Why don’t we take a look at what these teams look like on both sides of the ball. For the purposes of this exercise i’ll look at the same metrics: Normal counting stats like yards per game and points per game, situational such as 3rd down and redzone opportunities, advanced statistics such as EPA, points

Offense

Both of these teams are in the upper echelon in everything on offense, but who has been better? A little background on a couple of these metrics in case you’re not as familiar with them:

  • EPA: Expected Points Added, it’s calculating the expected points of the down, distance, and field position situation based on where you started and where you ended on that played. You running for 3 yards on 1st and 10 is a lot less valuable than you running for 3 yards on 3rd and 2. Does that make sense?
  • FEI: A rating system developed by Brian Fremeau at BCFtoys.com. It represents the per-possession scoring advantages for each team unit against an average opponent

Wake outclasses UNC in every metric except EPA per Rush and SP+ on offense. The easy way to explain those discrepancies are a) Wake’s rushing attack is used as mini timeouts from time to time. Wake doesn’t like subbing, as if they sub, the defense is allowed to sub as much as they want and they have to wait. So instead of taking a time out, they’ll just hand it off for 2-3 yards to catch their breath and then get back to business. That hurts their success rate, a measure that is defined by if a play gains 50% required for a first down on first down, 70% on third down, and 100% on third or fourth down. B) with SP+ offseason projections are still a fair amount of the rating system. Before you get up in arms, taking preseason projections out of the numbers will make your numbers worse, point blank. It’s been a proven thing and it’s why no one what has any sort of projection system worth anything doesn’t pull them out, you simply just lower them as the season goes on and you have more data.

Defense

One more stat will be added here for the sake of comparison:

  • Stop rate: The percentage of a defense’s drives that end in punts, turnovers or a turnover on downs. Basically, are you getting off the field as a defense?

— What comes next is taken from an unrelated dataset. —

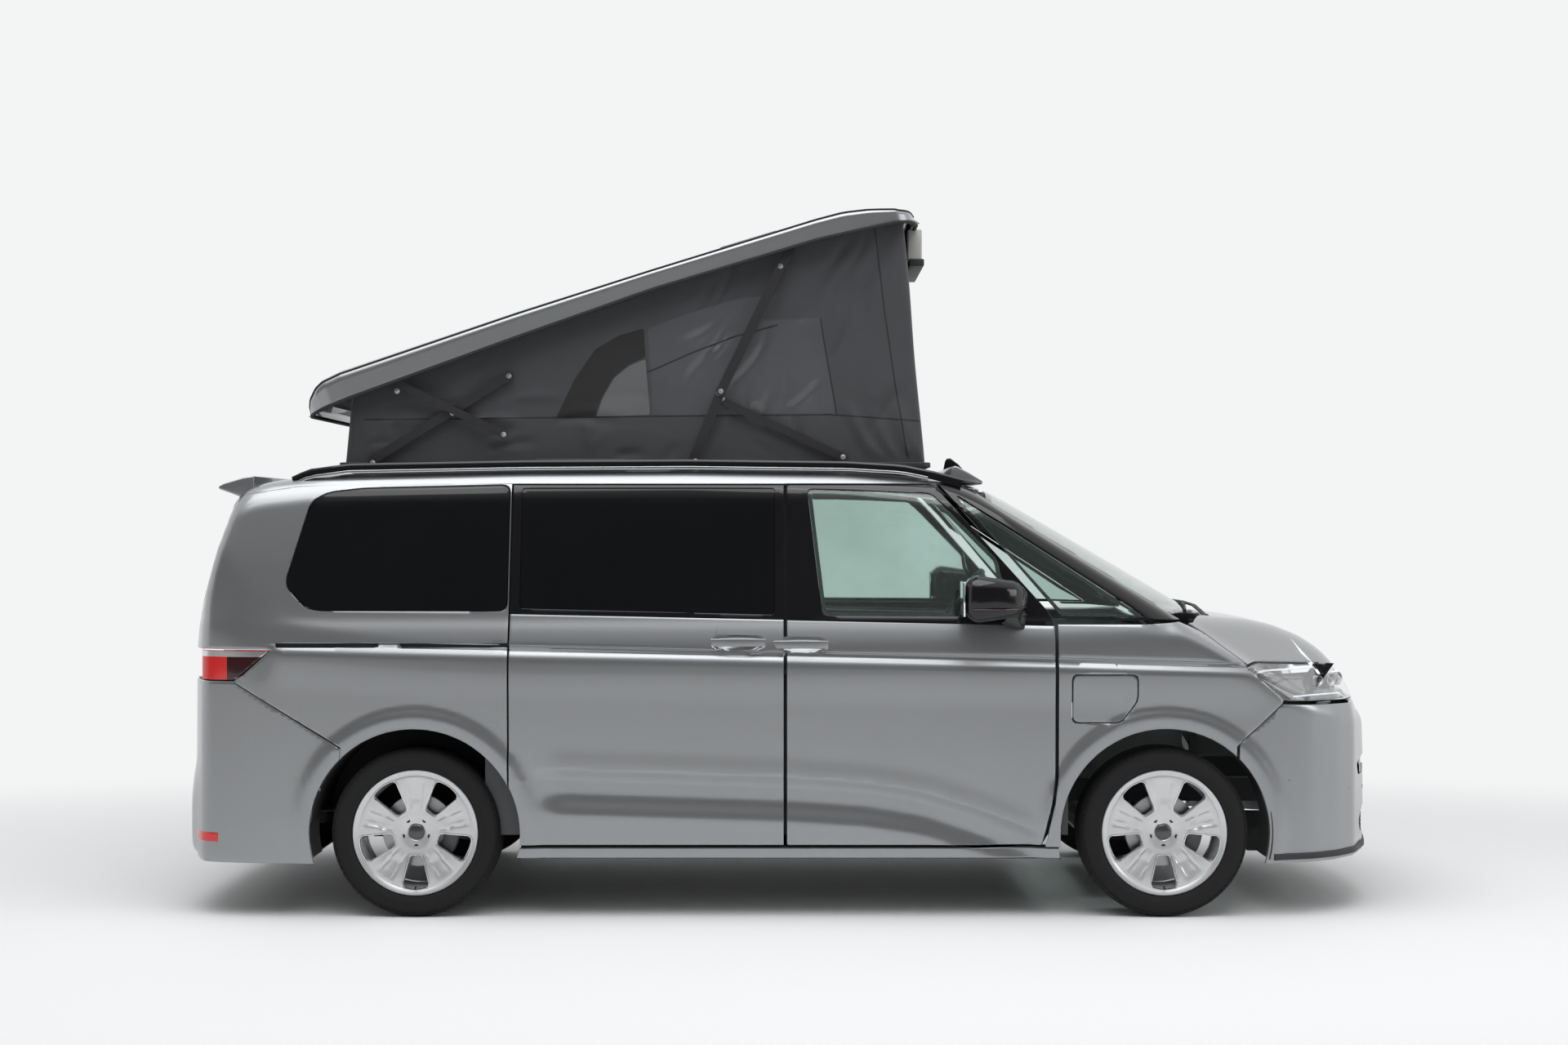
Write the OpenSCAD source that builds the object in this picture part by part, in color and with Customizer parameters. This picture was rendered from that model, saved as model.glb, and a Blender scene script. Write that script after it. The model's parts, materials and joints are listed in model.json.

Same story here. For as “bad” as “we’ve” thought Wake’s defense is this year, They’re pretty much average to above average getting off the field(stop rate), projection systems, in the redzone, and overall just allowing points. UNC on the other side trends from below average to terrible in most statistics, only being better in yards per game and EPA per rush allowed, but not really that much better than Wake’s.

This is the confusion I have going into this game. What’s the game state where UNC comes out on top? A shootout? We’ve seen Wake put up 70 in less than 20 minutes and could’ve put up more if they wanted to, while the UNC team has had it’s fair share of sputtering against not great defenses this year. A grind it out game? UNC’s offensive line has been pretty damn bad all year and do you trust that to throw on 3rd and long when they’re amongst the worst in the NCAA giving up sacks? Also UNC’s defense hasn’t shown they can hold anyone but Georgia State and Duke. UVA still dropped 35 on them and I don’t think it’s a question that Wake has a more complete offense than the ‘Hoos right now. A game where Wake is sloppy and turns it over a bunch? Well Wake hasn’t turned it over much, UNC doesn’t force turnovers much, and we’ve seen a slow Wake kick it into high gear real fast.

It’s just something that doesn’t make much sense and I guess we’ll see tomorrow at noon.